They say "if it ain't broke, don't fix it", but Ironhide Studios might be taking that idiom a little too seriously.
The next Kingdom Rush game - a prequel to the entire series, called Kingdom Rush Origins - is curiously similar to the last one.
Like Frontiers, this is still a tower defence game about placing and upgrading turrets, to fend off waves of tiny creeping enemies. You still have powerful hero warriors on the battlefield, and a toy box of special powers to help turn the tide.
Even the four tower types - now archers, warriors, mages, and chaps who lob boulders - are practically identical to the last quarter of defenders. And the new lightning power isn't much different from Frontiers's rain of fire.
Even entire screen layouts have been lifted from the last game, though everything has been given an extra lick of polish to make it look better than ever. Check out these menu comparisons:The victory screen - Frontiers on the left, Origins on the right The upgrade screen - Frontiers on the left, Origins on the right The encyclopaedia screen - Frontiers on the left, Origins on the right
So if all that is the same, what is new?
Well, the enemies are fresh, and this time you'll be fighting gnoll tribesman, sea serpents, evil sorcerers, giant spiders, and the Twilight army - which is sadly not a militia of screaming tweenage girls fighting for Team Jacob.
Like before you can upgrade your towers, but the new powers are different. And the heroes you can choose (or buy) are new, and each has its own ability now - like a volley of arrows from archer Eridan, or spiky root attack from living tree bloke Bravebark.

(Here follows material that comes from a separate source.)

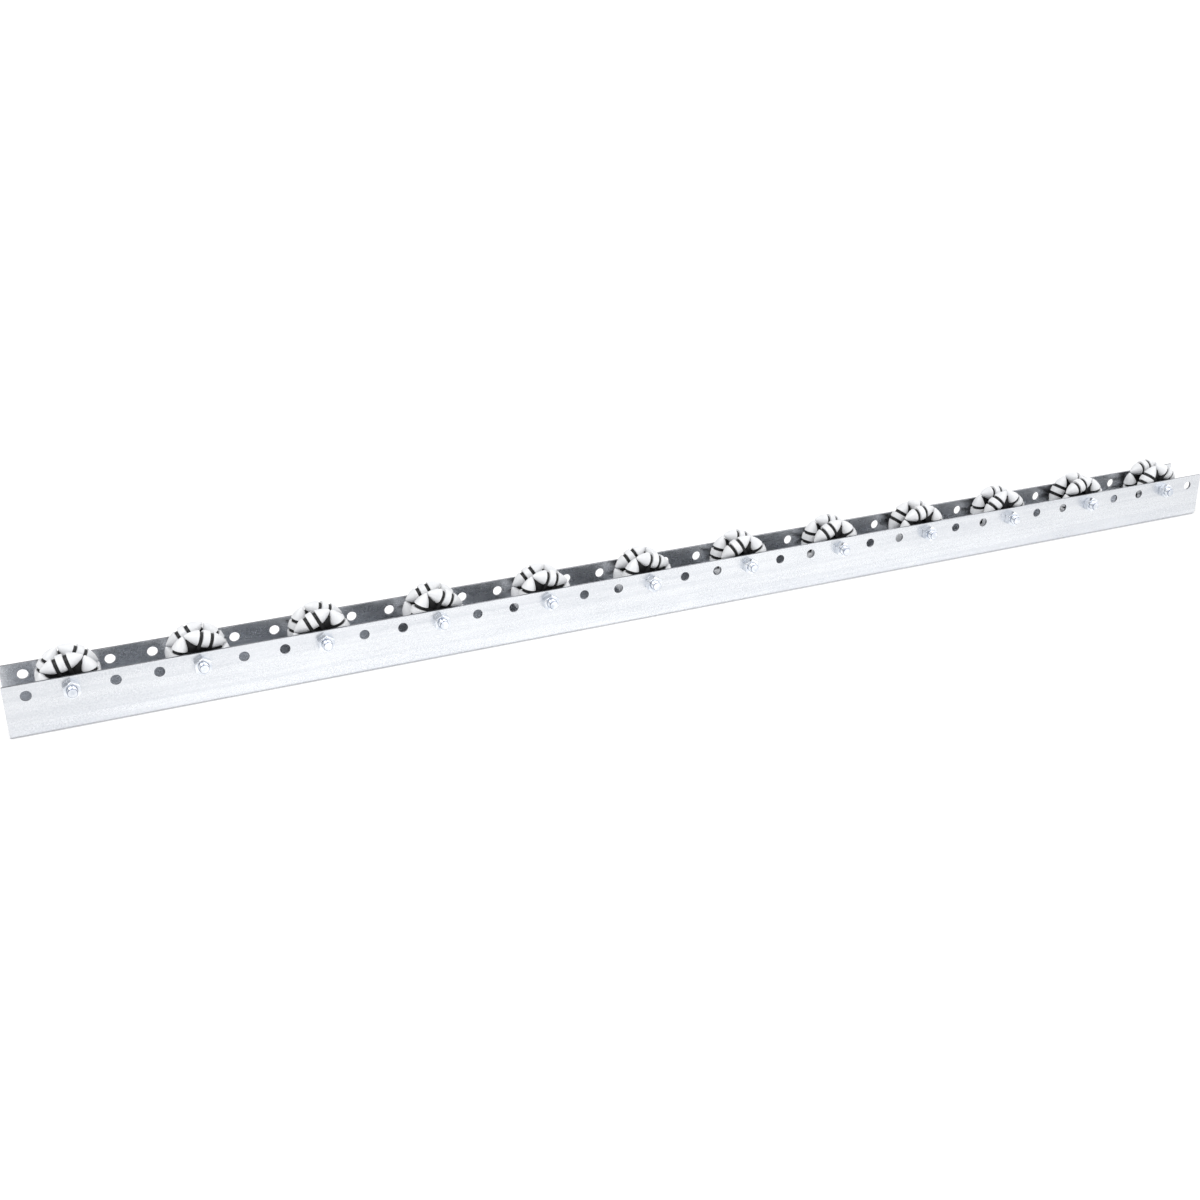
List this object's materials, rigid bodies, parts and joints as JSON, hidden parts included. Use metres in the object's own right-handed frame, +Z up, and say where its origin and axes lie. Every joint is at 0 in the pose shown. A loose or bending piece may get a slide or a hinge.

Also, the all-new stages have extra dynamic props. On one battlefield, blue-tipped trees hurt nearby warriors, and enemies can sneak into a waterfall and pop out further down the path, bypassing many of your traps and turrets.
Ultimately, Kingdom Rush Origins keeps everything that makes Kingdom Rush so good. It's polished, well balanced, and compulsive, and sports an intuitive interface that makes it easy to get to grips with.
But it also shares some of its predecessors flaws, like the lengthy 20 minute matches that wear out their welcome and an unsettling reliance on multiple currencies and in-app purchases.
And, most worryingly, Ironhide is essentially trying to sell the same game for a third time, only with a few new features. Remember when this sort of thing was called an expansion pack, rather than a follow-up or prequel?
If you absolutely loved Kingdom Rush Frontiers and just want more of it, Origins will suit you nicely. But if you're done with tower defence, there will be nothing here to entice you back.